Having tucked in the horses we still had to complete our Top Gear finish... and it really was worthy of Top Gear status. We took a taxi straight form the farm to the airport and within four minutes of our arrival who should appear at the front gate of the airport to find the gringos smugly sipping their imaginary pints? The Gringita herself, Senorita Quita Collard. What a finish!
THE ED LINES HEADLINES: After receiving the all clear with the doctors I was delighted with victory in the race to Piura. The final stitches will be removed early next week and then I shall be back on my horse.
I met, for the first time, THE Bruce of Bruce Organisation and his wife (and charity president), Ana Tere, who came to Piura briefly to check on a school they opened in 2008 in one of Peru´s poorest areas. I joined them in the visit and was delighted to see the material form of people´s generous donations from home. It was very basic, with a tin roof and reed based walls (see photos) but it provided a friendly learning environment with colourful posters and exercise books and gives the children an opportunity they would never have had.
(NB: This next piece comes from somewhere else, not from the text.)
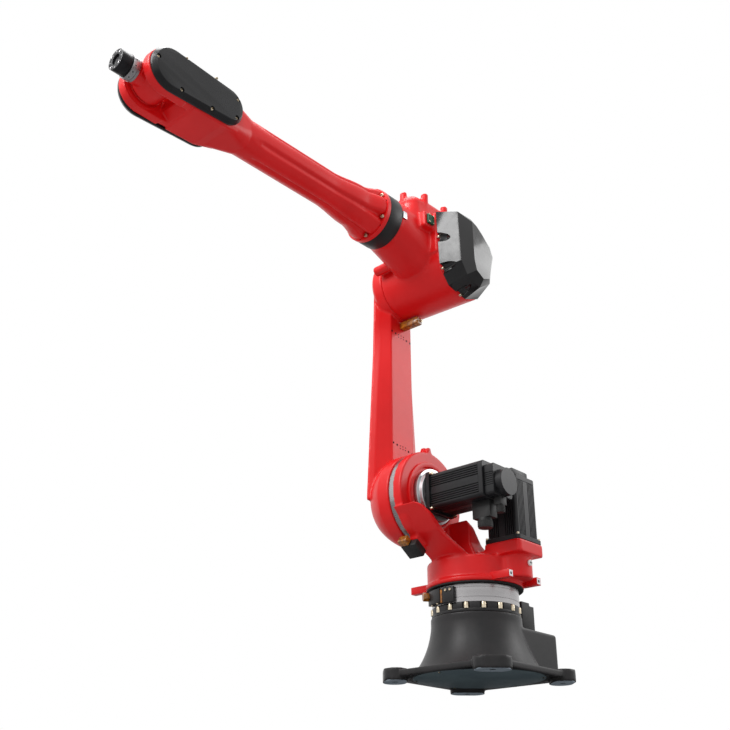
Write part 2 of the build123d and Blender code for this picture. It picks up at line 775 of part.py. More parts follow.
def wrist_hub():
    drum = along_y(hub_radius, -hub_half_width, hub_half_width, axis_5_x, axis_4_z)
    pins = along_y(hub_pin_radius, -fork_gap_half + running_gap, fork_gap_half - running_gap,
                   axis_5_x, axis_4_z)
    nose = along_x(hub_nose_radius, axis_5_x, flange_ring_start)
    return drum + pins + nose


def wrist_flange_ring():
    return along_x(flange_ring_radius, flange_ring_start, flange_ring_end)


def tool_hub():
    hub = along_x(tool_hub_radius, flange_ring_end + running_gap, tool_hub_end)
    hub -= along_x(tool_pilot_radius, tool_hub_end - tool_pilot_depth, tool_hub_end)
    for k in range(4):
        angle = math.radians(45 + 90 * k)
        y = tool_bolt_circle / 2 * math.cos(angle)
        z = tool_bolt_circle / 2 * math.sin(angle)
        hub -= along_x(tool_bolt_hole / 2, tool_hub_end - tool_bolt_depth, tool_hub_end, axis_4_z + z, y)
    return hub


parts = {
    "base_casting": base_casting(),
    "base_bottom_cover": base_bottom_cover(),
    "connector_block": connector_block(),
    "reducer_bolt_ring": upright(bolt_ring_radius, neck_top, bolt_ring_top),
    "axis_1_reducer": upright(reducer_1_radius, bolt_ring_top, reducer_1_top),
    "axis_1_stop_bracket": axis_1_stop_bracket(),
    "axis_1_stop_block": axis_1_stop_block(),
    "axis_1_stop_bumper": axis_1_bumper(),
    "turret_seal": upright(seal_radius, seal_bottom, turret_underside),
    "turret_casting": turret_casting(),
    "turret_lugs": turret_lugs(),
    "gear_case_plug": gear_case_plug(),
    "axis_1_motor": axis_1_motor(),
    "axis_1_motor_cap": axis_1_motor_cap(),
    "axis_2_motor_adapter": axis_2_motor_adapter(),
    "axis_2_motor": axis_2_motor(),
    "axis_2_motor_cap": axis_2_motor_cap(),
    "axis_2_power_connector": axis_2_power_connector(),
    "axis_2_signal_connector": axis_2_signal_connector(),
    "axis_2_stop_block": axis_2_stop_block(),
    "axis_2_stop_bumper": axis_2_stop_bumper(),
    "axis_2_reducer": axis_2_reducer(),
    "upper_arm_casting": upper_arm_casting(),
    "axis_3_stop_bumper": axis_3_stop_bumper(),
    "elbow_housing": elbow_housing(),
    "elbow_cover": elbow_cover(),
    "elbow_connector": elbow_connector(),
    "axis_4_ring": axis_4_ring(),
    "forearm_casting": forearm_casting(),
    "wrist_cover_left": wrist_cover(1),
    "wrist_cover_right": wrist_cover(-1),
    "wrist_hub": wrist_hub(),
    "wrist_flange_ring": wrist_flange_ring(),
    "tool_hub": tool_hub(),
}

os.makedirs("parts", exist_ok=True)
for name, shape in parts.items():
    export_step(shape, f"parts/{name}.step")
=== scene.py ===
import math

import bmesh
import bpy
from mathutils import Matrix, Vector


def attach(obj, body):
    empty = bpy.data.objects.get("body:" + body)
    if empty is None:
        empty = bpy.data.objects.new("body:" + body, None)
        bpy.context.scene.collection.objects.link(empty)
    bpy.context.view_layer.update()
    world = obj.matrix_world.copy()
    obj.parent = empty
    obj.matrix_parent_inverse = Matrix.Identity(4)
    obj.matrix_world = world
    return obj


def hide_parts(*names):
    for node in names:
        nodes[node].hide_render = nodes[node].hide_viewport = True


# Six-axis industrial robot arm on its cast base, seen from below. Metres, in the frame of the CAD model.

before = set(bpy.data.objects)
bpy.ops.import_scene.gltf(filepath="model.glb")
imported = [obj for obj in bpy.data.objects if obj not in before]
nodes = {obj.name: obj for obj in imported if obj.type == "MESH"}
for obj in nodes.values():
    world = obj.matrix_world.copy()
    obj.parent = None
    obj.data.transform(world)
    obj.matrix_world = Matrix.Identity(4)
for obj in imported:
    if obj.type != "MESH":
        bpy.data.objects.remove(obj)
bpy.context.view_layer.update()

# Camera, from the place and the angle of the photograph: below the arm, looking up at about 25 degrees.
camera = bpy.data.objects.new("camera", bpy.data.cameras.new("camera"))
bpy.context.scene.collection.objects.link(camera)
camera.location = (2.5144, 1.8344, -0.432)
camera.rotation_mode = "QUATERNION"
camera.rotation_quaternion = Vector((-0.668, -0.608, 0.428)).to_track_quat("-Z", "Y")
camera.data.lens = 50.0
camera.data.sensor_width = 36.0
camera.data.clip_start = 0.05
camera.data.clip_end = 60.0
bpy.context.scene.camera = camera

# Grey iron bell with a square foot plate and four pads, painted satin black over the sand-cast skin.
# The pads are milled flat underneath and drilled for the anchor bolts.


def linear(hex_colour):
    """A colour written as sRGB hex, as the linear RGBA that the shader wants."""
    parts = [int(hex_colour[i:i + 2], 16) / 255 for i in (1, 3, 5)]
    return tuple(c / 12.92 if c <= 0.04045 else ((c + 0.055) / 1.055) ** 2.4 for c in parts) + (1.0,)


def add(material, kind, settings=(), links=(), values=()):
    """Adds one node to a material, with its settings, its socket values and the links into it."""
    tree = material.node_tree
    node = tree.nodes.new(kind)
    for name, value in dict(settings).items():
        setattr(node, name, value)
    for name, value in dict(values).items():
        node.inputs[name].default_value = value
    for name, source in dict(links).items():
        tree.links.new(source, node.inputs[name])
    return node


def new_surface(name, roughness, metallic=0.0, specular=0.3, coat=0.0):
    """A material with one Principled shader whose uniform values sit on its own sockets."""
    material = bpy.data.materials.new(name)
    material.use_nodes = True
    shader = material.node_tree.nodes["Principled BSDF"]
    shader.inputs["Roughness"].default_value = roughness
    shader.inputs["Metallic"].default_value = metallic
    shader.inputs["Specular IOR Level"].default_value = 0.5 if metallic else specular
    shader.inputs["Coat Weight"].default_value = coat
    shader.inputs["Coat Roughness"].default_value = 0.1
    return material, shader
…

Afterwards the teacher, who evidently takes a lot of pride in her children, took us to a major elementary school in the city that now has many ex-pupils of Bruce Org. Many are a year ahead of their age due the previous teaching with Bruce.
In the evening I couldn´t have been happier to be reunited with Nick and Phil after three weeks of separation. I have been truly lucky to have been looked after by the kindness of the Miranda family but there hasn´t been a moment where I haven´t been dying to be back with the others. After the three of us had our manic rush to Piura airport and Quita walkeed out the Arrivals doors I felt an intense aura of happiness; the Inca Riders were complete again.